Foto de Gustavo Gavotti
Cuando tenía cinco años de edad, mi mamá me regaló una enciclopedia que contenía todos los términos, simbologías, y personajes de las mitologías europeas. Las germanas y escandinavas me fascinaban por el misterio casi indescifrable de los nombres, las romanas por una extraña sensación de cercanía, pero las griegas eran mis favoritas. Noche tras noche leía los “doce trabajos de Heracles”, y me ponía en la piel del héroe mientras vencía a la Hidra o al León de Nemea. También me habían inculcado la lectura de La Biblia; así, leía sobre los jueces hebreos del Antiguo Testamento y todas aquellas hazañas de proveniencia divina: Sansón derrotando a mil filisteos con una quijada de asno o Gedeón venciendo con sólo trescientos soldados a un ejército de 135.000 hombres. Esas epopeyas me llenaban de asombro y soñaba con ser, alguna vez, protagonista de un acto de proporciones sobrehumanas.
En la actualidad, tales proezas antiguas hayan su parangón en las maratones. Correr un maratón es comparable a cualquier fantasía que el hombre pueda imaginar para atribuirles a sus héroes, desde batallar con dragones hasta descifrar un laberinto. Lo que hace a un maratón tan exclusivo, es que nadie sencillamente puede levantarse un día y decir “mañana voy a correr 42 kilómetros con 195 metros” (la distancia exacta de un maratón), como nadie podría creerse que con sólo desearlo podría rebanarle en dos la cabeza al Minotauro. Correr un maratón requiere un entrenamiento físico y mental que no son necesariamente vitales en otras disciplinas deportivas, y al menos dos o tres años de sumar kilómetros y kilómetros al cuerpo.
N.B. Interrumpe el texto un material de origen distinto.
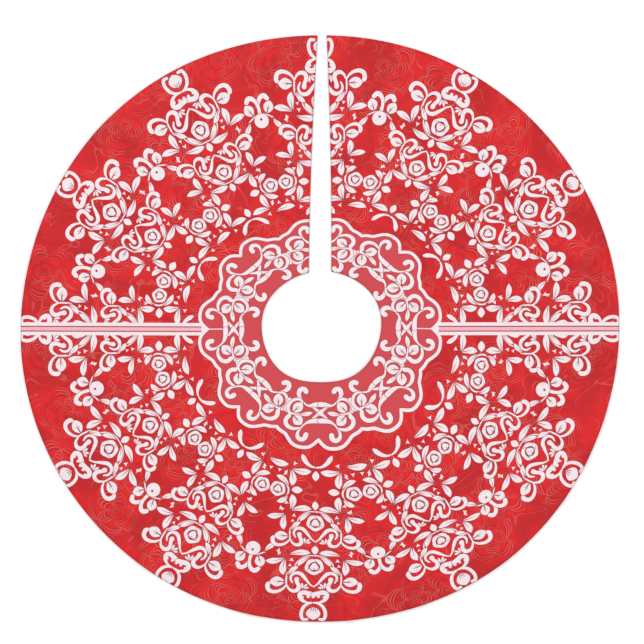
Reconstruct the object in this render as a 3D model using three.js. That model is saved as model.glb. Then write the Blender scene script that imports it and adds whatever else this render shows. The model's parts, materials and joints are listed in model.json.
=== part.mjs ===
// A round tree skirt laid flat: a printed face cloth, a white lining, tapes that finish
// its hem, collar and slit, hook-and-loop tabs that close the slit, and a sewn label.
// +Z is up and z = 0 is the floor. The slit runs from the trunk hole towards +Y.
// The cloth folds along two lines, x = 0 and y = 0, so each layer is held as quarters.
import * as THREE from 'three';

// ---------- Driving dimensions, in millimetres ----------
const SKIRT_RADIUS = 558.8; // 44 inches across
const HOLE_RADIUS = 108;

const SLIT_HALF_AT_HOLE = 21;
const SLIT_HALF_AT_HEM = 7.8;
const SLIT_BOW = 3; // how far each slit edge curves outward halfway along

const FACE_THICKNESS = 0.8;
const LINING_THICKNESS = 0.6;
const LINING_INSET = 2.5;
const HEM_WIDTH = 25;
const COLLAR_WIDTH = 22;
const SLIT_TAPE_WIDTH = 40;
const SLIT_TAPE_THICKNESS = 0.6;

const TAB_STATIONS = { inner: 190, middle: 325, outer: 460 }; // distance from the centre
const TAB_WIDTH = 25;
const TAB_THICKNESS = 0.6;
const TAB_REACH = 38; // how far a closed tab goes past the left slit edge
const TAB_SETBACK = 1; // how far a tucked tab stays back from the right slit edge
const PATCH_LENGTH = 30;
const PATCH_WIDTH = 21;
const PATCH_THICKNESS = 0.6;
const PATCH_END_MARGIN = 2;

const LABEL_LENGTH = 36;
const LABEL_WIDTH = 20;
const LABEL_THICKNESS = 0.5;
const LABEL_ANGLE = -35; // degrees round from +X

const GAP = 0.3; // between pieces that lie on each other
const FLOOR_CLEARANCE = 0.1; // under the closed tabs
const ARC_STEP = 3; // degrees along an arc
const SLIT_STEPS = 12;

// ---------- Heights of the layers ----------
// Under the slit tape there is room for the loop patch and for the closed tab with its hook patch.
const slitTapeBottom = FLOOR_CLEARANCE + TAB_THICKNESS + 2 * PATCH_THICKNESS + 3 * GAP;
const loopBottom = slitTapeBottom - GAP - PATCH_THICKNESS;
const tabBottom = slitTapeBottom - GAP - TAB_THICKNESS;
const hookBottom = tabBottom - GAP - PATCH_THICKNESS;
const liningBottom = slitTapeBottom + SLIT_TAPE_THICKNESS + GAP;
const edgeTapeThickness = liningBottom - GAP;
const faceBottom = liningBottom + LINING_THICKNESS + GAP;
const labelBottom = liningBottom - GAP - LABEL_THICKNESS;

// ---------- Materials ----------
const cloth = (color, roughness) => new THREE.MeshStandardMaterial({ color, roughness, metalness: 0 });
const printedCloth = cloth(0xd8242c, 0.6);
const liningCloth = cloth(0xeceaf0, 0.75);
const edgeTape = cloth(0xe8e6ea, 0.7);
const webbing = cloth(0xe4e2e6, 0.8);
const hookPile = cloth(0xdcdadf, 0.85);
const loopPile = cloth(0xe6e4e8, 0.9);
const labelSatin = cloth(0xf2f1f4, 0.45);

const group = new THREE.Group();
group.name = 'tree_skirt';

// ---------- Outlines ----------
// Half the slit's width at a distance from the centre: a straight taper plus a slight bow.
function slitHalf(radius) {
  const t = (radius - HOLE_RADIUS) / (SKIRT_RADIUS - HOLE_RADIUS);
  return THREE.MathUtils.lerp(SLIT_HALF_AT_HOLE, SLIT_HALF_AT_HEM, t) + 4 * SLIT_BOW * t * (1 - t);
}

// The point of the right slit edge, moved back by an inset, at a distance from the centre.
function slitPoint(radius, inset) {
  const x = slitHalf(radius) + inset;
  return new THREE.Vector2(x, Math.sqrt(radius * radius - x * x));
}

// Points along an arc about the centre, both ends included.
function arcPoints(radius, from, to) {
  const steps = Math.max(2, Math.ceil(Math.abs(to - from) / THREE.MathUtils.degToRad(ARC_STEP)));
  return Array.from({ length: steps + 1 }, (_, i) => {
    const angle = from + ((to - from) * i) / steps;
    return new THREE.Vector2(radius * Math.cos(angle), radius * Math.sin(angle));
  });
}

// Points along the right slit edge between two distances from the centre, both included.
function slitEdge(from, to, inset) {
  return Array.from({ length: SLIT_STEPS + 1 }, (_, i) =>
    slitPoint(THREE.MathUtils.lerp(from, to, i / SLIT_STEPS), inset));
}

// A quarter of a ring between two radii. The upper quarters stop at the slit, the lower
// ones at x = 0, and all of them keep half a gap to the fold line y = 0.
function ringQuarter(inner, outer, isUpper, slitInset) {
  const fold = (radius) => Math.asin(GAP / 2 / radius);
  if (isUpper) {
    const innerEnd = slitPoint(inner, slitInset).angle();
    const outerEnd = slitPoint(outer, slitInset).angle();
    return [
      ...arcPoints(inner, fold(inner), innerEnd),
      ...slitEdge(inner, outer, slitInset).slice(1, -1),
      ...arcPoints(outer, outerEnd, fold(outer)),
    ];
  }
  const quarter = Math.PI / 2;
  return [
    ...arcPoints(inner, -fold(inner), fold(inner) - quarter),
    ...arcPoints(outer, fold(outer) - quarter, -fold(outer)),
  ];
}

function rectangle(left, bottom, right, top) {
  return [[left, bottom], [right, bottom], [right, top], [left, top]].map(
    ([x, y]) => new THREE.Vector2(x, y));
}

// ---------- Pieces ----------
function addPlate(name, points, bottom, thickness, material, side = 1) {
  const outline = points.map((p) => new THREE.Vector2(side * p.x, p.y));
  const geometry = new THREE.ExtrudeGeometry(new THREE.Shape(outline), {
    depth: thickness,
    bevelEnabled: false,
  });
  const mesh = new THREE.Mesh(geometry, material);
  mesh.name = name;
  mesh.position.z = bottom;
  group.add(mesh);
  return mesh;
}

const SIDES = { left: -1, right: 1 };

// The cloth layers and the tapes that go round the hem and the collar.
for (const [sideName, side] of Object.entries(SIDES)) {
  for (const half of ['lower', 'upper']) {
    const isUpper = half === 'upper';
    const place = `${half}_${sideName}`;
    const face = ringQuarter(HOLE_RADIUS, SKIRT_RADIUS, isUpper, 0);
    const lining = ringQuarter(
      HOLE_RADIUS + LINING_INSET, SKIRT_RADIUS - LINING_INSET, isUpper, LINING_INSET);
    const hem = ringQuarter(SKIRT_RADIUS - HEM_WIDTH, SKIRT_RADIUS, isUpper, 0);
    const collar = ringQuarter(HOLE_RADIUS, HOLE_RADIUS + COLLAR_WIDTH, isUpper, 0);
    addPlate(`face_${place}`, face, faceBottom, FACE_THICKNESS, printedCloth, side);
    addPlate(`lining_${place}`, lining, liningBottom, LINING_THICKNESS, liningCloth, side);
    addPlate(`hem_tape_${place}`, hem, 0, edgeTapeThickness, edgeTape, side);
    addPlate(`collar_tape_${place}`, collar, 0, edgeTapeThickness, edgeTape, side);
  }

  // The tape along each slit edge, from the collar tape to the hem tape. Its ends follow them.
  const start = HOLE_RADIUS + COLLAR_WIDTH + GAP;
  const end = SKIRT_RADIUS - HEM_WIDTH - GAP;
  const cornerAngle = (radius, inset) => slitPoint(radius, inset).angle();
  const slitTape = [
    ...arcPoints(start, cornerAngle(start, SLIT_TAPE_WIDTH), cornerAngle(start, 0)),
    ...slitEdge(start, end, 0).slice(1, -1),
    ...arcPoints(end, cornerAngle(end, 0), cornerAngle(end, SLIT_TAPE_WIDTH)),
    ...slitEdge(start, end, SLIT_TAPE_WIDTH).slice(1, -1).reverse(),
  ];
  addPlate(`slit_tape_${sideName}`, slitTape, slitTapeBottom, SLIT_TAPE_THICKNESS, edgeTape, side);
}

// The closure tabs lie tucked under the right slit edge. Each is sewn down at that edge, and
// swings under it, across the slit, until its hook patch meets the loop patch on the left.
for (const [station, y] of Object.entries(TAB_STATIONS)) {
  const low = y - TAB_WIDTH / 2;
  const root = Math.max(slitHalf(low), slitHalf(y + TAB_WIDTH / 2)) + TAB_SETBACK;
  const length = root + slitHalf(y) + TAB_REACH;
  const tip = root + length;
  const strap = rectangle(root, low, tip, low + TAB_WIDTH);
  const patchLow = y - PATCH_WIDTH / 2;
  const hook = rectangle(
    tip - PATCH_END_MARGIN - PATCH_LENGTH, patchLow, tip - PATCH_END_MARGIN, patchLow + PATCH_WIDTH);
  const loopFar = length - root - PATCH_END_MARGIN;
  const loop = rectangle(loopFar - PATCH_LENGTH, patchLow, loopFar, patchLow + PATCH_WIDTH);
  addPlate(`tab_strap_${station}`, strap, tabBottom, TAB_THICKNESS, webbing);
  addPlate(`hook_patch_${station}`, hook, hookBottom, PATCH_THICKNESS, hookPile);
  addPlate(`loop_patch_${station}`, loop, loopBottom, PATCH_THICKNESS, loopPile, SIDES.left);
}

// The label is sewn under the lining, with its long side along the hem tape.
const label = addPlate('care_label', rectangle(-LABEL_WIDTH, -LABEL_LENGTH / 2, 0, LABEL_LENGTH / 2),
  labelBottom, LABEL_THICKNESS, labelSatin);
const labelAngle = THREE.MathUtils.degToRad(LABEL_ANGLE);
const labelRadius = Math.sqrt((SKIRT_RADIUS - HEM_WIDTH - GAP) ** 2 - (LABEL_LENGTH / 2) ** 2) - 1;
label.position.x = labelRadius * Math.cos(labelAngle);
label.position.y = labelRadius * Math.sin(labelAngle);
label.rotation.z = labelAngle;

export default group;
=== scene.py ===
"""A round printed tree skirt: the cloth, its print, lining, tapes, closure tabs and label.

The skirt lies on the floor, z = 0, with its trunk hole about the origin and its slit towards
+Y. Flat shapes are drawn in millimetres, as a pattern maker draws them, and every finished
mesh is in metres.
"""

import json
import math

import bmesh
import bpy
import numpy as np
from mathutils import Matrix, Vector, geometry


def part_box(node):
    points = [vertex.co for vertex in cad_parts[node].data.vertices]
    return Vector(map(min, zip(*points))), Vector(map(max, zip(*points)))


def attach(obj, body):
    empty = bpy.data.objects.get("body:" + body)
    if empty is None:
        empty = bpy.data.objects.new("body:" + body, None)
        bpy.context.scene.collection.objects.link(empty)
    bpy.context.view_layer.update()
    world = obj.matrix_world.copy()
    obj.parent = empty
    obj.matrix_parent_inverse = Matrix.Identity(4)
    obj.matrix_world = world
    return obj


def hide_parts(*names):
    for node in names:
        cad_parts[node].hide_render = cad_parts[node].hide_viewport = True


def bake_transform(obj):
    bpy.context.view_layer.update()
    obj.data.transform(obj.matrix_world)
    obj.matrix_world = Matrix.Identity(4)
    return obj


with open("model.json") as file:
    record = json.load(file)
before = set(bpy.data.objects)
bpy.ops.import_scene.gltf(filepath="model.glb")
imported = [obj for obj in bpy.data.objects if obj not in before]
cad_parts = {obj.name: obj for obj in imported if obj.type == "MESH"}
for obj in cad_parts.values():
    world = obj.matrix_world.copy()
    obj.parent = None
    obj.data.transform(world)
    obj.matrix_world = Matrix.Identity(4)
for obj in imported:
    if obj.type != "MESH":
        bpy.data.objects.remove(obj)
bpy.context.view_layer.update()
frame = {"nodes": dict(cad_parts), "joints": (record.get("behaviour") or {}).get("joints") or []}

bl_info = {
    "name": "Printed Tree Skirt",
    "version": (1, 0, 0),
    "blender": (4, 5, 0),
    "location": "3D View > Sidebar > Tree Skirt",
    "description": "Makes a round printed tree skirt with its lining, tapes, tabs and label",
    "category": "Add Mesh",
}

MM = 0.001


# ---------- What the frame gives ----------
def places_of(piece):
    """The corners of a piece or node, in metres."""
    return np.array([v.co for v in piece.data.vertices], float)


def node_points(node):
    """The corners of a CAD node, in millimetres."""
    return places_of(frame["nodes"][node]) / MM


def around(radius, angle):
    """Points about the centre at each angle, at one radius or at a radius for each."""
    return np.reshape(radius, (-1, 1)) * np.column_stack([np.cos(angle), np.sin(angle)])


def ring_radii(node):
    """The inner and outer radius of a node that is part of a ring, in millimetres."""
    radii = np.hypot(*node_points(node)[:, :2].T)
    return radii.min(), radii.max()


def slit_edge(node):
    """Distances from the centre along a slit edge, and half the slit's width at each."""
    points = node_points(node)[:, :2]
    radii = np.hypot(*points.T)
    steps = np.unique(radii.round(3))
    return steps, np.array([points[abs(radii - r) < 0.01, 0].min() for r in steps])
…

Tan difícil y extenuante resulta correrlo (y recorrer cada uno de sus kilómetros, uno a uno como si se tratara de 42 desafíos y no de un sólo y gran desafío) que cuenta la leyenda (por qué no la historia) que el soldado Filípides transitó esa distancia, desde Maratón hasta Atenas para anunciarle a su rey la victoria y, acto seguido, cayó muerto. Esa es la piedra de fundamento de todas las carreras de la Grecia clásica y posteriormente de los maratones modernos desde los Juegos Olímpicos de 1896.
El pasado domingo 23 de septiembre se corrió la 34° edición del Maratón de Buenos Aires, y fue en mi caso particular, la primera experiencia en un maratón. En los párrafos anteriores se ha expuesto el “por qué” de correr una carrera de tamaña magnitud: motivado por un deseo de la niñez de ser un héroe, un Hércules, un titán. El “cómo” tiene más que ver con lo terrenal, con fuerzas adquiridas y con falencias que deben ser compuestas a base de nervio y denuedo.
Se dice que un maratón está definido por tres etapas y que cada una debe ser corrida con su respectiva particularidad, además, sencilla de recordar. Se trata de las tres “C”: los primeros 21 kilómetros se corren con la “cabeza”, es decir que, aunque en esos tramos las reservas de energía están llenas, se debe pensar en todo el camino que falta cubrir; del kilómetro 21 a 30 se debe correr con el “corazón”, las fuerzas menguan y es necesario meditar (sí, un ejercicio intelectual y emocional durante una prueba física) en todas las razones que nos llevaron a correr y a buscar la ansiada meta; y finalmente, desde el kilómetro 30 al 42,195 se debe hacer uso de la última “C”, “coraje”; los músculos extremaron los esfuerzos y ya no hay nada más para dar; es probable que las zapatillas nos hayan provocado callos y que el rozamiento con la indumentaria nos produzca raspaduras; es más que factible que otros corredores hayan bajado los brazos o sufrido alguna lesión (se recomienda dedicar un kilómetro a distintos amigos y familiares a partir de aquella distancia). La bravura allí es fundamental. Allí ya no se sonríe para los fotógrafos: el gesto es adusto y la mirada, capaz de demoler la roca. Lo sé porque estuve ahí. En ese momento en que todo lo que hay por delante es la satisfacción de cumplir un objetivo de vida y por detrás, los incontables pasos, las infinitas gotas de transpiración, los incalculables latidos, la sangre, la soledad de cientos de entrenamientos solitarios, de frías lluvias y madrugadas de domingo. Atrás toda la vida, toda, que te trajo hasta ese momento. Ese momento donde se divisa una palabra que el diccionario no es capaz de definir —porque en la Real Academia Española no hay maratonistas—, una palabra que significa tanto, tanto, que al atravesarla dan ganas de llorar: “Llegada”.